The money is invested somewhere, most likely US Treasury debt, because the US Treasury has a reputation of always paying its debts… even if it has to print more money to do so. In these highly uncertain times, the safest bet is the safest bet.
“Empowering innovations create jobs, because they require more and more people who can build, distribute, sell[,] and service these products.”
Sadly… no, no, no, and no.
Build: Factories are increasingly automated, and when meat-that-talks is needed, one hires labor where it is cheap; i.e. Latin America, Southeast Asia, and increasingly Sub-Saharan Africa.
Distribute: DHL, FedEx, UPS, already have that pretty well covered.
Service: What is that? Throw it away and buy a new one.
“[T]he Toyota Prius hybrid is a marvelous product.”
“‘[E]fficiency’ innovations… almost always reduce the net number of jobs…”
This one is spot-on. It is unfortunate that Christensen did not make it the centerpiece of his analysis.
“The economic machine is out of balance and losing its horsepower. But why?”
Peter Drucker answered this question in Post-Capitalist Society, which was written nearly twenty years ago, and reads today like a play-by-play account of what happened in the 1990s and 2000s.
[Reread the sentence above, click on the link, and buy the book. You can thank me later.]
The scorpion’s sting is in the tail. Toward the end of the article, Christensen states, “We can use capital with abandon now, because it’s abundant and cheap. But we can no longer waste education, subsidizing it in fields that offer few jobs.”
No one knows where the ‘jobs’ of the future will be. Social engineering always fails. In the 1960s, it was plastics; in the 1980s, software development; in the 1990s, Dot.Com… No one knows what it will be next decade.
“[T]he [capital gains tax] rate should be reduced the longer the investment is held — so that, for example, tax rates on investments held for five years might be zero — and rates on investments held for eight years might be negative.”
It might have made sense a century ago, when technology changed slowly, to make it costly to change plans quickly in response to new information, but Christensen’s advice in a highly dynamic—even chaotic—integrated global economy would create an incentive to keep sub-optimal plans running beyond their use-by dates.
“Federal tax receipts from capital gains comprise only a tiny percentage of all United States tax revenue.”
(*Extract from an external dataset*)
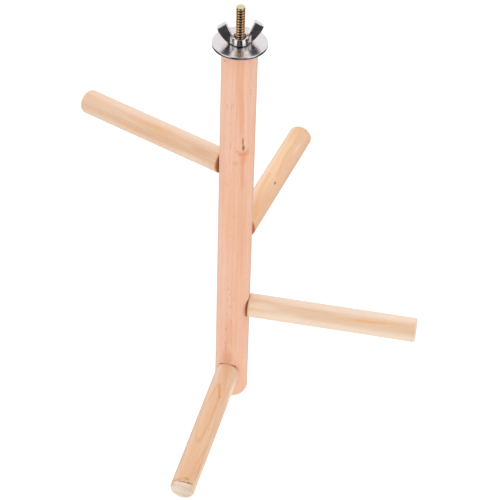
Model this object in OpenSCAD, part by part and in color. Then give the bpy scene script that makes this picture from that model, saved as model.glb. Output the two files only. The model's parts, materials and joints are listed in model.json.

This suffers from two fatal flaws. 1) The universe does not end at the US border. 2) If capital gains represent a trivial portion of the federal budget, then eliminate the cost of collecting and enforcing them and call for their repeal. Leave the money in the owners’ hands, rather than seize it at gunpoint, if it is hardly worth collecting.
“It’s true that some of the richest Americans have been making money with money — investing in efficiency innovations rather than investing to create jobs. They are doing what their professors taught them to do, but times have changed.”
Indeed, times have changed, but that does not mean that this time is different, as Christensen seems to assume. We are in the latter stages of a transition as profound as the 18th Century Industrial Revolution, from a capital/labor division—in which semi-literate proletarians drive industrial machines—to a knowledge/service division, in which skilled workers are the ‘capital’ and are not interchangeable.
However, the wealthy will invest where they expect the greatest opportunities are, as has been the case since the Renaissance a half millennium ago. When princes, presidents, and parliamentarians create uncertainty, the wealthy will hunker down and wait until circumstances stabilize.
Christensen started with the premise that the president and the Fed do not have the power to fix things, and then concluded that the IRS does have such power.
This conclusion is counterintuitive. An alternative would be for presidents, princes, and parliamentarians to enforce transparency, and otherwise to mind their knitting, rather than concern themselves with affairs that are beyond their abilities.